REQUIREMENT ▸ Copy the data exactly from the line that contains "obj.matrix_world = Matrix.Identity(4)" through the line that contains "return v / max(np.linalg.norm(v), 1e-12)", keeping both end lines and leaving out everything else.

--------------------

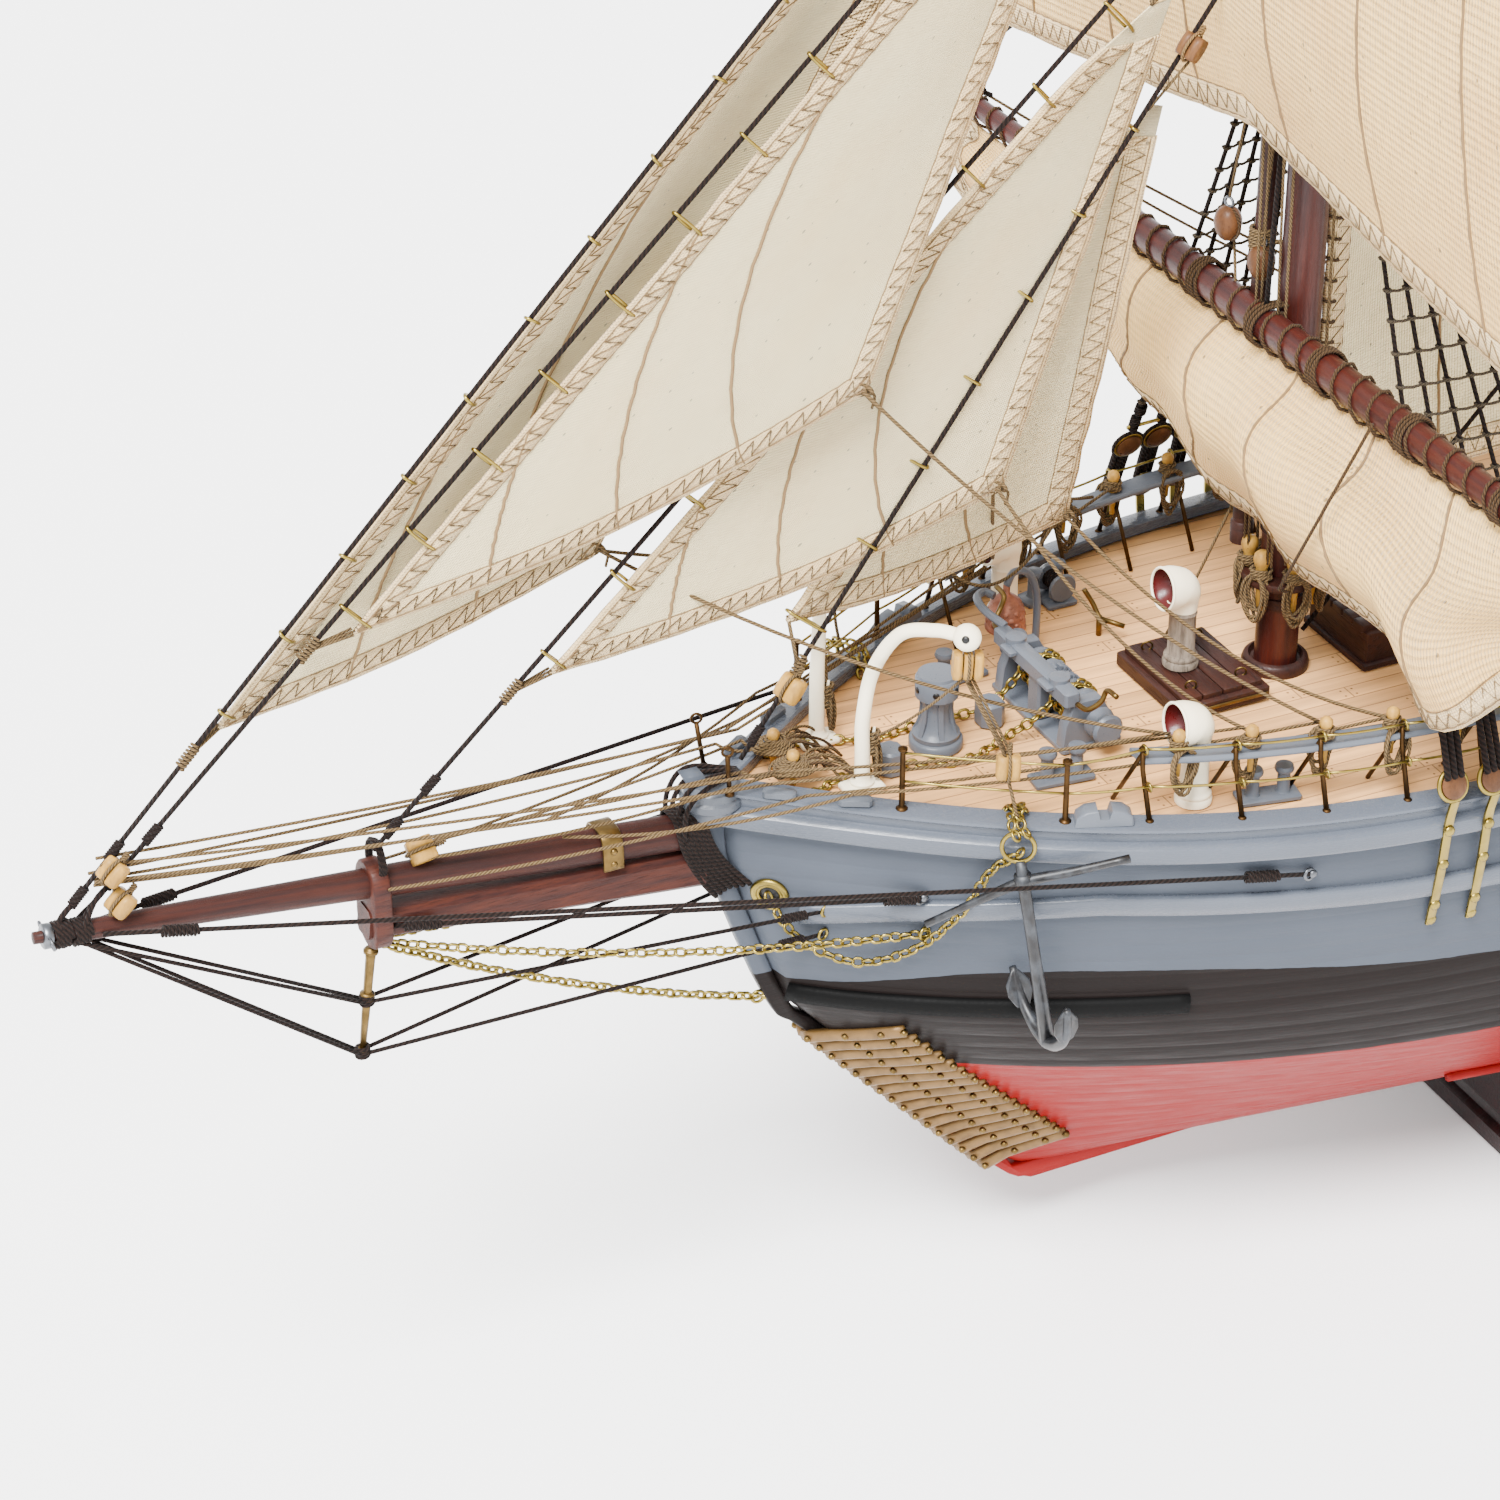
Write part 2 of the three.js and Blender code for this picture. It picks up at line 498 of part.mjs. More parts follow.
function addAfterDeck() {
  const houseZ = deckTop(120) + GAP;
  const house = { x0: 34, x1: 124, half: 23, height: 17 };
  const walls = box(house.x0, house.x1, -house.half, house.half, houseZ, houseZ + house.height);
  const roof = box(house.x0 - 2, house.x1 + 2, -house.half - 2, house.half + 2,
    houseZ + house.height - 0.1, houseZ + house.height + 1.8);
  add('deckhouse', join(walls, roof), boxwood);
  const roofZ = houseZ + house.height + 1.8 + GAP;
  const funnel = turned([[0, 0], [8, 0], [8, 1.6], [6.6, 2.4], [6.6, 38], [7.2, 38.4], [7.2, 40],
    [5.6, 40], [5.6, 20], [0, 20]], 14);
  add('funnel', funnel.translate(112, 0, roofZ), cream);

  for (const [side, sign] of SIDES) {
    add(`lifeboat_${side}`, lifeboat().translate(70, sign * 47, 150), whitePaint);
  }

  const wheelX = 236;
  const wheelZ = deckTop(wheelX) + GAP + 11;
  const stand = join(
    box(wheelX - 11, wheelX - 2.4, -4.5, 4.5, wheelZ - 11, wheelZ - 1.5),
    new THREE.CylinderGeometry(4.5, 4.5, 8.6, 12).rotateZ(Math.PI / 2)
      .translate(wheelX - 6.7, 0, wheelZ - 1.5),
  );
  add('wheel_stand', stand, mahogany);
  const rim = new THREE.TorusGeometry(7.2, 0.75, 5, 16).rotateY(Math.PI / 2);
  const hub = new THREE.CylinderGeometry(1.5, 1.5, 3, 8).rotateZ(Math.PI / 2);
  const spokes = range(4).map((i) =>
    new THREE.CylinderGeometry(0.45, 0.45, 20, 4).rotateX((i * Math.PI) / 4));
  add('steering_wheel', join(rim, hub, ...spokes).translate(wheelX, 0, wheelZ), mahogany);
}

// Double-ended boat under a canvas cover.
function lifeboat() {
  const stations = [-27, -24, -17, 0, 17, 24, 27];
  const rings = stations.map((x) => {
    const full = Math.max(0.1, Math.sqrt(1 - (x / 27.6) ** 2));
    const rise = 2.4 * (x / 27) ** 2;
    return [[0, -5.5], [-0.6, -4.4], [-0.95, -1], [-1, 2], [-0.5, 3.4], [0, 4.4], [0.5, 3.4], [1, 2],
      [0.95, -1], [0.6, -4.4]].map(([y, z]) => vec(x, 8 * full * y, z * mix(0.6, 1, full) + rise));
  });
  return loft(rings.map((ring) => [...ring.slice(1), ring[0]].slice(0, 10)));
}

// ---------------------------------------------------------------- spars
function squareSection(x, z, half) {
  return [[-half, -half], [-half, half], [half, half], [half, -half]]
    .map(([y, dz]) => vec(x, y, z + dz));
}

function addBowSpars() {
  const heel = SPAR_TILT_START;
  const heelRing = squareSection(heel.x, heel.z, 3.8).map((p) => vec(stemX(p.z) - GAP, p.y, p.z));
  const bowspritRings = [heelRing, squareSection(BOWSPRIT_END.x, BOWSPRIT_END.z, 3)];
  add('bowsprit', loft(bowspritRings), mahogany);
  const [boomHeel, boomTip] = [JIB_BOOM_HEEL, JIB_BOOM_TIP].map(({ x, z }) => vec(x, 0, z));
  const boomStations = [[0, 3.6], [0.2, 3.5], [0.5, 2.9], [0.93, 1.9], [0.95, 1.2], [1, 1.2]];
  add('jib_boom', spar(boomHeel, boomTip, boomStations, 8), mahogany);

  const capOutline = new THREE.Shape();
  capOutline.absarc(0, 130, 4.9, 0, Math.PI, false);
  capOutline.absarc(0, 121.6, 5.2, Math.PI, 2 * Math.PI, false);
  const plate = new THREE.ExtrudeGeometry(capOutline, {
    depth: 3.2, bevelEnabled: false, curveSegments: 10,
  })
    .rotateX(Math.PI / 2).rotateZ(Math.PI / 2).translate(CAP_X - 1.6, 0, 0);
  const spritZ = BOWSPRIT_END.z;
  const spritHole = box(CAP_X - 5, CAP_X + 5, -3.4, 3.4, spritZ - 3.8, spritZ + 3.2);
  const boomHole = spar(boomHeel, boomTip,
    [[0, 3.6 + GAP], [0.2, 3.5 + GAP], [0.5, 2.9 + GAP], [1, 2]], 8);
  add('bowsprit_cap', cut(plate, spritHole, boomHole), mahogany);
  const striker = spar(vec(-385.6, 0, 115.9), vec(-388.6, 0, 92), [[0, 1], [0.96, 1], [1, 1.4]], 8);
  add('dolphin_striker', striker, brass);
}

// Lower mast through the deck, with a top. Each upper length overlaps the one below, ahead of it,
// and a cap and a trestle hold the two together.
function mastGeometry({ x, top, radius }, upper) {
  const topRadius = radius * MAST_TAPER;
  const pieces = [
    spar(vec(x, 0, FALSE_KEEL.z1 + 2), vec(x, 0, top),
      [[0, radius], [0.5, radius], [1, topRadius]], 12),
    box(x - radius - 9, x + radius + 5, -11, 11, top - 18, top - 16.4),
  ];
  let below = { axis: x, radius: topRadius };
  for (const { lead, z0, z1, cap, r } of upper) {
    const axis = x - lead;
    pieces.push(spar(vec(axis, 0, z0), vec(axis, 0, z1), [[0, r], [0.6, r], [1, r * 0.75]], 8));
    for (const z of [z0 + 1, cap - 2]) {
      pieces.push(box(axis - r - 1, below.axis + below.radius + 1, -r - 1.2, r + 1.2, z, z + 2.2));
    }
    below = { axis, radius: r };
  }
  const peak = upper[upper.length - 1];
  pieces.push(new THREE.SphereGeometry(1.8, 8, 6).translate(x - peak.lead, 0, peak.z1 + 0.6));
  return join(...pieces);
}

function addMasts() {
  const foreUpper = [
    { lead: LEAD.foreTop, z0: 282, z1: 398, cap: 308, r: 2.7 },
    { lead: LEAD.foreTopgallant, z0: 376, z1: 468, cap: 397, r: 1.9 },
  ];
  const mainUpper = [{ lead: LEAD.main, z0: 292, z1: 500, cap: 318, r: 2.8 }];
  const mizzenUpper = [{ lead: LEAD.mizzen, z0: 256, z1: 420, cap: 282, r: 2.4 }];
  add('foremast', mastGeometry(FORE, foreUpper), mahogany);
  add('mainmast', mastGeometry(MAIN, mainUpper), mahogany);
  add('mizzenmast', mastGeometry(MIZZEN, mizzenUpper), mahogany);
}

const YARD_TAPER = [[0, 0.5], [0.06, 0.6], [0.35, 1], [0.65, 1], [0.94, 0.6], [1, 0.5]];

function addYards() {
  const yards = [
    ['fore_yard', FORE_YARD, FORE.x - FORE.radius * HOUNDS_TAPER],
    ['fore_topsail_yard', TOPSAIL_YARD, FORE.x - LEAD.foreTop - 2.7],
    ['fore_topgallant_yard', TOPGALLANT_YARD, FORE.x - LEAD.foreTopgallant - 1.9],
  ];
  for (const [name, { z, half, radius }, mastFace] of yards) {
    const x = mastFace - radius - GAP;
    const stations = YARD_TAPER.map(([t, r]) => [t, r * radius]);
    add(name, spar(vec(x, -half, z), vec(x, half, z), stations, 8), mahogany);
  }
}

// Gaff sails: the boom's after end, the corners as [x, z], and the heights of tack and throat.
const GAFF_SAILS = [
  {
    name: 'fore', mast: FORE, boom: null, tackZ: 160, clew: [-92, 164], throatZ: 262,
    peak: [-92, 292],
  },
  {
    name: 'main', mast: MAIN, boom: [96, 178], tackZ: 170, clew: [92, 180], throatZ: 272,
    peak: [80, 326],
  },
  {
    name: 'mizzen', mast: MIZZEN, boom: [282, 181], tackZ: 168, clew: [276, 183], throatZ: 244,
    peak: [252, 294],
  },
];

const GAFF_END = 6; // the gaff's end beyond the sail's peak
const GAFF_LIFT = 3.4; // the gaff's centreline above the sail's head

function addFootSpars() {
  for (const { name, mast, boom, tackZ, throatZ, peak } of GAFF_SAILS) {
    const jaw = mast.x + mast.radius + 0.6;
    if (boom) {
      const tip = vec(boom[0], 0, boom[1] - 4);
      const beam = spar(vec(jaw, 0, tackZ - 4), tip, [[0, 1.8], [0.4, 2.3], [1, 1.4]], 8);
      add(`${name}_boom`, beam, mahogany);
    }
    const slope = (peak[1] - throatZ) / (peak[0] - mast.x);
    const end = vec(peak[0] + GAFF_END, 0, peak[1] + GAFF_LIFT + GAFF_END * slope);
    const gaff = spar(vec(jaw, 0, throatZ + GAFF_LIFT), end, [[0, 1.7], [0.4, 2], [1, 1.2]], 8);
    add(`${name}_gaff`, gaff, mahogany);
  }
}

// ---------------------------------------------------------------- sails
// A thin sheet: point(s, t) gives its middle surface, and the thickness is laid along push.
function sheet(point, push, columns = 5, rows = 5) {
  const half = push.clone().normalize().multiplyScalar(SAIL_THICK / 2);
  const rings = range(rows + 1).map((j) => {
    const row = range(columns + 1).map((i) => point(i / columns, j / rows));
    const front = row.map((p) => p.clone().add(half));
    const back = row.map((p) => p.clone().sub(half)).reverse();
    return [...front, ...back];
  });
  return loft(rings);
}

// Headsails: tack, clew and head corners, and how far the sheet bellies. They pass side by side:
// the jib is to port, and each lower sail lies a little further to starboard.
const HEADSAILS = [
  {
    name: 'flying_jib', tack: [-409.5, 1.2, 168], clew: [-335.4, 8, 182.9],
    head: [-252, 1.2, 334], belly: 5,
  },
  {
    name: 'jib', tack: [-384, -0.4, 181.4], clew: [-286.5, -5, 211.3],
    head: [-242, -0.4, 316.5], belly: -2,
  },
  {
    name: 'inner_jib', tack: [-345.8, 0.8, 162.6], clew: [-254.5, 0.8, 180.6],
    head: [-223, 0.8, 276], belly: 0,
  },
  {
    name: 'fore_staysail', tack: [-296, 2.4, 160.4], clew: [-233.5, 12, 164],
    head: [-223, 2.4, 254], belly: 3,
  },
];

function headsail({ tack, clew, head, belly }) {
  const [luffFoot, leechFoot, luffHead] = [vec(...tack), vec(...clew), vec(...head)];
  return sheet((s, t) => {
    const u = t * 0.97;
    const luff = luffFoot.clone().lerp(luffHead, u);
    const leech = leechFoot.clone().lerp(luffHead.clone().add(vec(1.5, 0, 0)), u);
    const p = luff.lerp(leech, s);
    p.y += belly * Math.sin(Math.PI * s) * Math.sin(Math.PI * (0.15 + 0.75 * (1 - t)));
    p.z -= 3 * Math.sin(Math.PI * s) * (1 - t) ** 2;
    return p;
  }, vec(0, 1, 0));
}

// Square sail: head and foot are [half width, height]; the foot arches up in the middle.
function squareSail({ x, head, foot, arch, belly }) {
  return sheet((s, t) => {
    const side = 2 * s - 1;
    const arched = foot[1] + arch * (1 - Math.abs(side)) ** 1.2;
    const y = side * mix(foot[0], head[0], t);
    const forward = belly * (1 - side ** 2) ** 0.7 * Math.sin(Math.PI * (0.15 + 0.85 * (1 - t)) ** 1.1);
    return vec(x - 1 - forward, y, mix(arched, head[1], t));
  }, vec(1, 0, 0), 8, 5);
}

// Lower square sail hauled up on its gear, hanging in loose folds below the yard.
function looseCourse(x) {
  const drop = [[-1, 14], [-0.84, 30], [-0.74, 36], [-0.6, 50], [-0.45, 49], [-0.3, 45], [-0.05, 47],
    [0.2, 33], [0.45, 33], [0.7, 38], [0.86, 28], [1, 14]];
  return sheet((s, t) => {
    const side = 2 * s - 1;
    const z = FORE_YARD.z - FORE_YARD.radius - 0.8 - along(drop, side) * (1 - t);
    return vec(x - 8 * Math.sin(Math.PI * (1 - t)) * (1 - side ** 2) - 2 * (1 - t), side * 118, z);
  }, vec(1, 0, 0), 14, 4);
}

function gaffSail({ mast, tackZ, clew, throatZ, peak }, belly) {
  const luffX = mast.x + mast.radius + 1.4;
  const [tack, clewCorner] = [vec(luffX, 0, tackZ), vec(clew[0], 0, clew[1])];
  const [throat, peakCorner] = [vec(luffX, 0, throatZ), vec(peak[0], 0, peak[1])];
  return sheet((s, t) => {
    const p = tack.clone().lerp(clewCorner, s).lerp(throat.clone().lerp(peakCorner, s), t);
    p.y += belly * Math.sin(Math.PI * s ** 0.8) * Math.sin(Math.PI * t * 0.9 + 0.2);
    return p;
  }, vec(0, 1, 0));
}

function addSails() {
  HEADSAILS.forEach((sail, i) => add(sail.name, headsail(sail), cotton[i % 3]));
  const courseX = FORE.x - FORE.radius * HOUNDS_TAPER - FORE_YARD.radius - GAP;
  add('fore_course', looseCourse(courseX), cotton[1]);
  const topsail = { x: -203, head: [92, TOPSAIL_YARD.z - 3.4], foot: [112, 229], arch: 17, belly: 9 };
  add('fore_topsail', squareSail(topsail), cotton[0]);
  const topgallant = { x: -207, head: [62, TOPGALLANT_YARD.z - 2.8], foot: [86, 329], arch: 8, belly: 8 };
  add('fore_topgallant_sail', squareSail(topgallant), cotton[2]);
  const names = ['fore_spencer', 'main_sail', 'mizzen_sail'];
  GAFF_SAILS.forEach((sail, i) => add(names[i], gaffSail(sail, 7), cotton[i]));
}

addStand();
addHull();
addRails();
addIceSheathing();
addStern();
addForedeck();
addAfterDeck();
addBowSpars();
addMasts();
addYards();
addFootSpars();
addSails();

export default model;
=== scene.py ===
# Visual model of a three-masted sailing ship display model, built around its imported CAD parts.
# Shapes are worked out in millimetres and made in metres, in the row frame:
# -X is the bow, +X the stern, -Y port, +Y starboard, +Z up, and z = 0 is under the stand.
import math

import bpy
import numpy as np
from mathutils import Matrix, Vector


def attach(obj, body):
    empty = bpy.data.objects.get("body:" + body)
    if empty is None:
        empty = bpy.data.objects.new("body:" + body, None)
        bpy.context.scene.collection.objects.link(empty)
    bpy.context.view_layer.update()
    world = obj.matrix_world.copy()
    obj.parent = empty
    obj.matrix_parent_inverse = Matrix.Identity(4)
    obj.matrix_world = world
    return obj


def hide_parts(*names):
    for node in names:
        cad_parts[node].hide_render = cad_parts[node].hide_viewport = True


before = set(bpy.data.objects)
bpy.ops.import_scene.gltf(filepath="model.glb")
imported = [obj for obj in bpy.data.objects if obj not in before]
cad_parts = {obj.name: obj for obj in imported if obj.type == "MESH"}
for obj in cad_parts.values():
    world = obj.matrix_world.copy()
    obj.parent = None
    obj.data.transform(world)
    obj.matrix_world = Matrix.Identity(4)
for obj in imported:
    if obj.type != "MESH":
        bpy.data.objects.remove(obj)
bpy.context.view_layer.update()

MM = 0.001
TAU = 2 * math.pi
scene = bpy.context.scene


# ---------------------------------------------------------------- small maths
def mix(a, b, t):
    return a + (b - a) * t


def clamp01(t):
    return min(1.0, max(0.0, t))


def vec(*p):
    return np.array(p, dtype=float)


def unit(v):
    return v / max(np.linalg.norm(v), 1e-12)


def along(pairs, value):
    """Straight-line interpolation in a short list of (input, output) pairs."""
    xs, ys = zip(*pairs)
    return float(np.interp(value, xs, ys))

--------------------

COMPLETE OUTPUT ▸
    obj.matrix_world = Matrix.Identity(4)
for obj in imported:
    if obj.type != "MESH":
        bpy.data.objects.remove(obj)
bpy.context.view_layer.update()

MM = 0.001
TAU = 2 * math.pi
scene = bpy.context.scene


# ---------------------------------------------------------------- small maths
def mix(a, b, t):
    return a + (b - a) * t


def clamp01(t):
    return min(1.0, max(0.0, t))


def vec(*p):
    return np.array(p, dtype=float)


def unit(v):
    return v / max(np.linalg.norm(v), 1e-12)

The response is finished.